Jordan also grew up in Charles County, graduating from Henry E. Lackey High School in 2008.
“Chuck County, born and raised,” Jordan said.
Jordan said he realized he wanted to become a teacher attending Lackey.
“When college time was rolling around, I figured I’d do something that played to my strengths, and do something that I enjoyed, which was music, and my music teachers had the biggest impact on me,” Jordan said. “So I thought I could be that influence for someone else, and why not do that in Charles County, where I grew up?”
Jordan said his music teacher Kristen Liston was a huge influence on his decision to go into teaching. Liston, now at Milton Somers Middle School, is serving as Jordan’s teacher mentor this year.

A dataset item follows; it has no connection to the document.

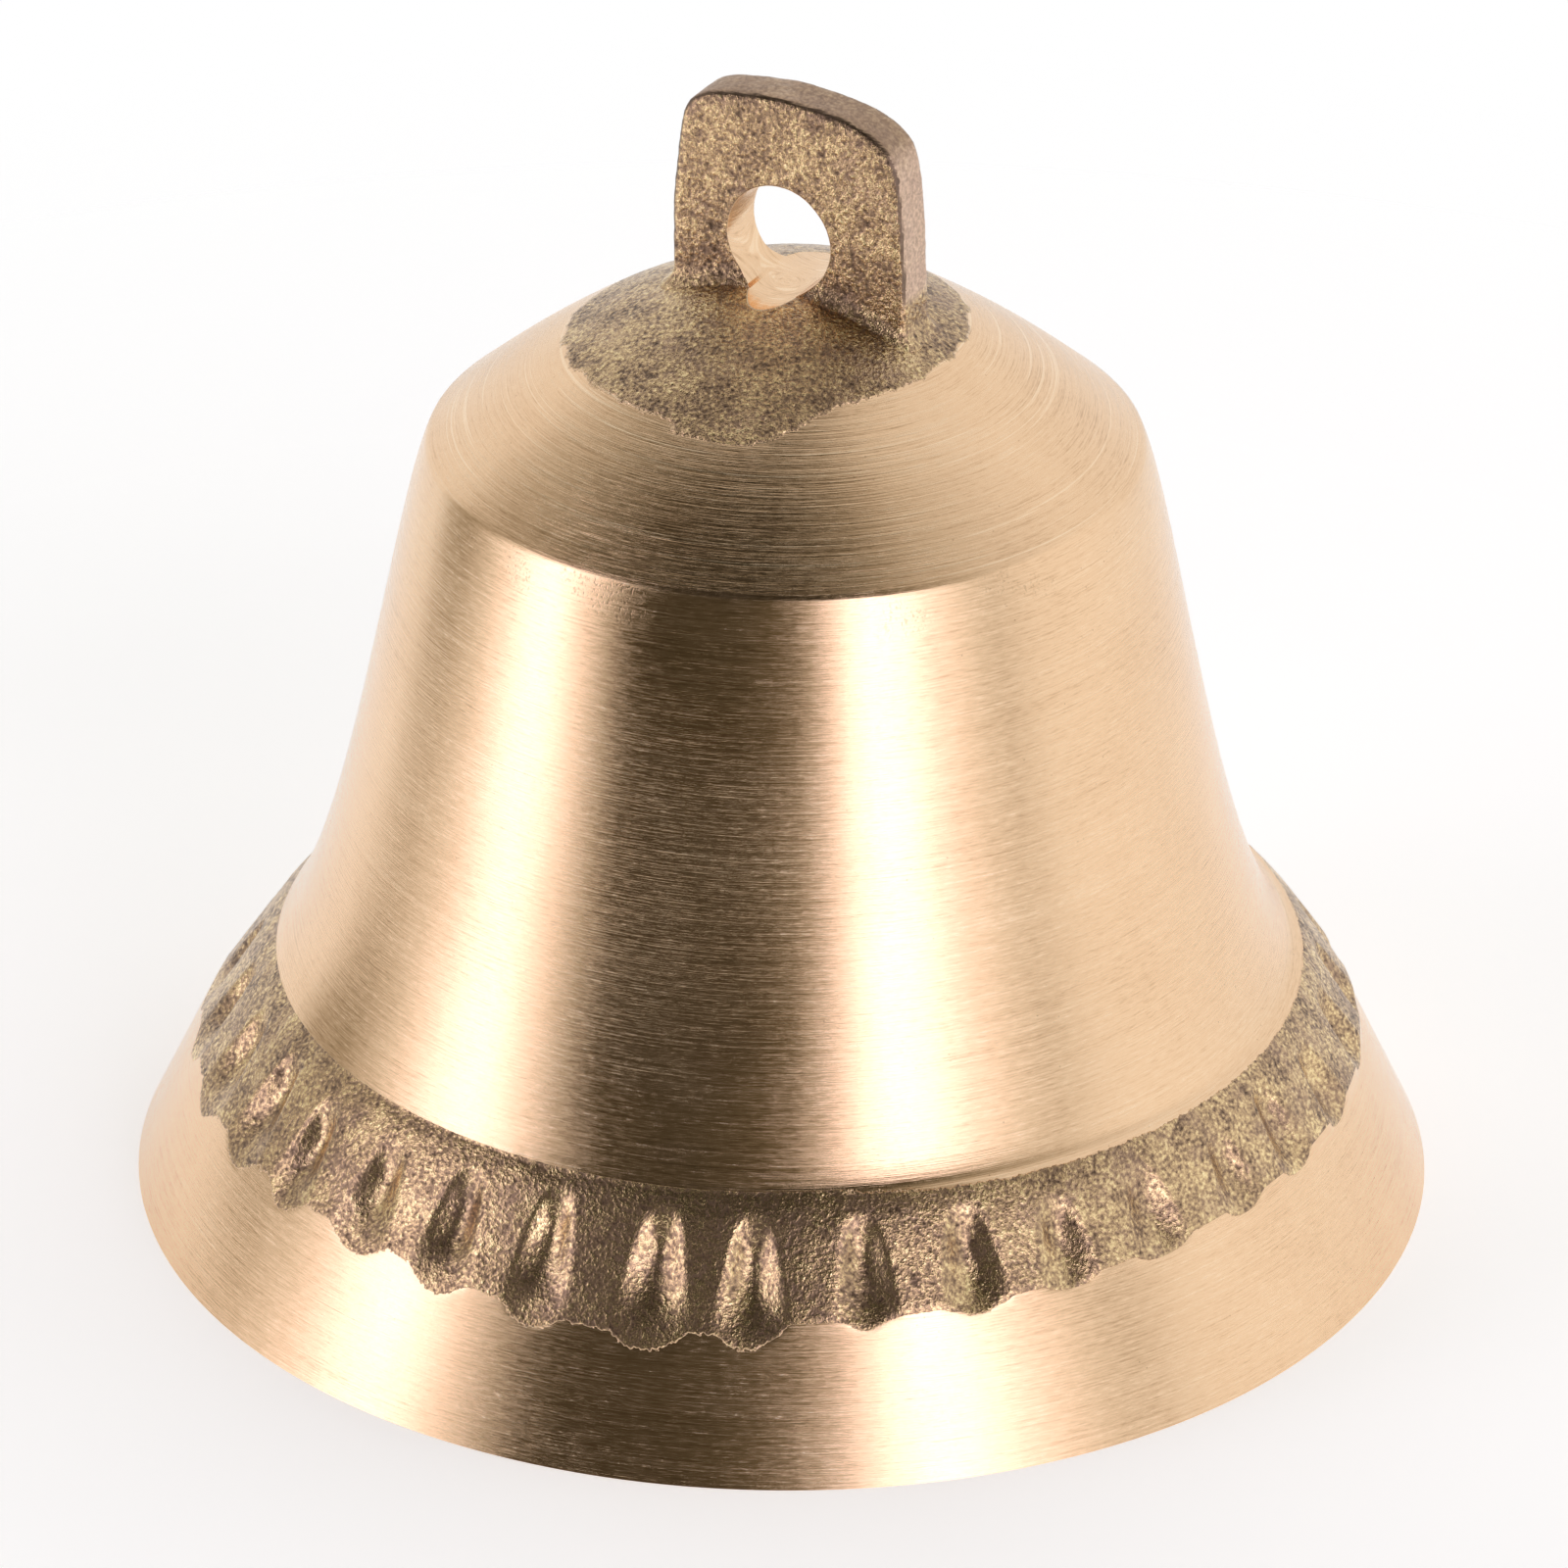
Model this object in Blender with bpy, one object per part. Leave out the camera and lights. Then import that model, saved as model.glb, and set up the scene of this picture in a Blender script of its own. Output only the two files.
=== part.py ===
"""Small cast temple bell: a bell casting with its hanging lug, and a clapper hung inside it.

Metres, +Z up.  The origin is the centre of the mouth plane.  The lug's plate lies along X and
its hanging hole runs along Y.
"""
import math

import bmesh
import bpy
from mathutils import Matrix, Vector

MM = 0.001

# Bell casting, outside
MOUTH_RADIUS = 35.0 * MM
LIP_TAPER = 0.475                   # radius lost for each unit of height on the turned lip
LIP_TOP_AT_FLUTE = 6.5 * MM         # the turned lip reaches lower where a flute runs out
LIP_TOP_AT_LAND = 7.6 * MM
BAND_TOP = 13.2 * MM
BAND_TOP_RADIUS = 27.8 * MM
BAND_TAPER = 0.675                  # the same as LIP_TAPER, along the lands of the cast band
FLUTES = 34                         # petal-shaped hollows round the cast band
FLUTE_DEPTH = 0.75 * MM
FLUTE_TOP = 12.1 * MM
FLUTE_FADE = 0.6                    # share of the depth left just under the flutes' tops
FLUTE_FADE_START = 0.7 * MM         # how far under their tops that is
FLUTE_FLANK = 0.45                  # share of the depth half way out to the land
BAND_FOOT_STEP = 0.3 * MM           # from the lip's edge up to the band's first full ring
FIRST_FLUTE_ANGLE = math.radians(-64.8)
BAND_SIDES = 4 * FLUTES
BODY_SIDES = 2 * FLUTES
WAIST_FOOT = (27.1 * MM, 13.5 * MM)
WAIST_FOOT_HANDLE = (23.1 * MM, 19.3 * MM)
WAIST_HEAD_HANDLE = (20.8 * MM, 38.5 * MM)
WAIST_HEAD = (18.85 * MM, 43.0 * MM)
DISC_EDGE = (10.5 * MM, 49.25 * MM)  # edge of the as-cast disc left on the crown
CROWN_BULGE = 0.25 * MM
DOME_TOP = 52.5 * MM
WAIST_STEPS = 5

# Bell casting, inside
MOUTH_BORE_RADIUS = 32.2 * MM
HOLLOW_FOOT = (24.8 * MM, 13.0 * MM)
HOLLOW_FOOT_HANDLE = (20.7 * MM, 19.5 * MM)
HOLLOW_HEAD_HANDLE = (18.4 * MM, 37.0 * MM)
HOLLOW_HEAD = (16.5 * MM, 41.0 * MM)
HOLLOW_CORNER_HANDLE = (14.0 * MM, 45.4 * MM)
HOLLOW_TOP = 45.8 * MM
HOLLOW_TOP_HANDLE = (8.0 * MM, HOLLOW_TOP)
HOLLOW_STEPS = 4                    # for the wall, and again for the roof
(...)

“She was there for me, for academics, for personal stuff, she impacted my life very much,” Jordan said.
Jordan, who graduated from Towson in 2014, served as a long-term music substitute at Benjamin Stoddert Middle School before going to Baltimore County, but said it was always his goal to teach in Charles County.
“This has been a longterm dream come true. I know it sounds cheesy, but it’s true for me,” Jordan said. “No matter what people say about Charles County, good or bad, it is where I got my education; everything that I’m able to do, I learned in this school system, in this community. So I feel that if I was to give back to anyone … why not to the area that helped make me who I am? Why not help make it better?”
Choral music teacher Jay Jordan stands in the doorway of his classroom at Mattawoman Middle School. Jordan is a graduate of Henry E. Lackey High School.
Fifth grade teacher Brooke Garner in her classroom at William Diggs Elementary School. Garner is a 2011 graduate of Thomas Stone High School.
Science teacher Joseph Evans feeds his class turtle in his classroom at Mattawoman Middle School. Evans, who attended Mattawoman in sixth grade, is a 2011 graduate of North Point High School.